Friday, July 16, 2010

Booty: Grande Terre In Peril

The Gulf is lined with wooden shipwrecks, American-Indian shell midden mounds [cheniers], World War II casualties, pirate colonies, historic hotels and old fishing villages. Researchers now fear this treasure seeker's dream is threatened by BP PLC's deepwater well blowout.

Thus begins this article from the Associated Press, available online as of July 5th. Though the well has been successfully capped (as of this writing), there is far more damage ahead than behind. And it's not just to the ecosystem and wildlife that make the American Gulf coast so special.

The overarching theme of the distressing article is that the combination of settling oil in the Gulf and cleanup on the shore will either completely destroy or make dangerous to research historical sites from Pensacola to Galveston. Read the article for an outline of some of the interesting pieces of history that are jeopardized. Here are just a few that your humble hostess holds dear:

The Mardi Gras wreck: found in 2002 by oil workers at a depth of 4,000 feet and a little over 30 miles off the coast of Louisiana. The wreck, named for the pipeline where it was found, has been called by researches from Texas A & M University a "gun runner" from the War of 1812. She's a two masted brig of under 150 tons. Only one group of ships was running the British blockades down there during that war. Given these two facts, my guess is she's a Baratarian.

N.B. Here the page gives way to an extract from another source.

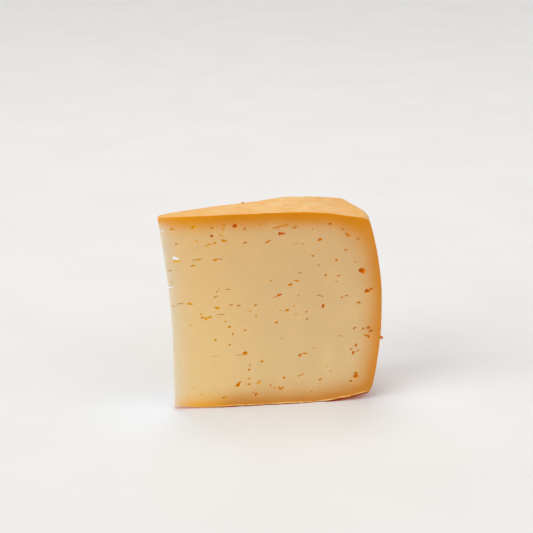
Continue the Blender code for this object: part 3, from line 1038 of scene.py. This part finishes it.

Ship Island off the coast of Mississippi: also known as the "Plymouth Rock of the Gulf", the island welcomed Europeans to the area beginning three hundred years ago and was the only deep draft harbor west of Mobile before a ship arrived at the river. The island was also the Civil War base of Union naval hero Admiral David Farragut.

Grande Terre and Grand Isle Islands, Barataria Bay, LA: archaeologists have only scratched the surface of the sandy ground on Grande Terre. They were beginning to uncover the remains of Jean and Pierre Laffite's famous privateer haven on this and her sister island when Deepwater Horizon exploded. Now, the broken crockery and charred remains of structures may be lost to the very thing that is so urgently needed: cleanup.

The article ends with the comments of John Rawls, a marine archaeologist whose firm, Earth Search, Inc., was involved in the aftermath of the Exxon Valdez spill in Alaska. He points out that cleanup workers, under-trained, underpaid, in a hurry and sometimes looking for a souvenir or a quick buck, disturbed sites in and around Valdez.

He gives the example of the Chugachmiut cave, a prehistoric burial site found by cleanup workers who removed artifacts and bones before calling a supervisor. Local authorities then scooped the remains into trash bags and hauled them off. No one was able to document the site as it was found. To quote Rawls: "The site was pretty much trashed."

Bulldozers, settling oil and ignorance. A lethal combination for a history that is already sorely forgotten. Let us hope that the lessons learned elsewhere are applied on the Gulf. And pray for a break this hurricane season.

Header photograph of pelicans over Barataria Bay by C.C. Lockwood.

4 comments:

Timmy! said...

Ahoy, Pauline! Wow, what a depressing post for a Friday... But thank you for sharing it nonetheless.

Unfortunately, this is just another addition to the sad legacy that BP has left us with in the seemingly never ending saga (and I don't mean that in the "Twilight Saga" way) of this disaster in the Gulf. Let's hope things turn out better than we expect them to, Pirate Queen.

Pauline said...

Ahoy, Timmy! Yeah, Warren Zevon comes to mind again: ain't that pretty at all.

Hopefully, and if nothing else, we'll learn something from all aspects of this tragedy, including how to be mindful of our history.

Ozarklorian said...

It makes me sick to even think about what's happened to Grande Terre (and the whole Louisiana coast). There was a very good architectural site for Laffite's habitation on the Barataria Bay side of the west end of Grande Terre, where the old dock was. And through Wildlife and Fisheries workers I knew, I also learned about a very artifact heavy site on the eastern side of the island, but everything's covered with oil sludge now.

Pauline said...

Ahoy, Ozarklorian! I haven't been there for many a year (the old family homestead was up Rigolets a bit from the Bay) but I can only imagine what Barataria is like now.

I saw a sign someone had "reworked" on Grand Isle to read "Grand Oil" in the paper today.

The whole thing is shameful on way too many levels.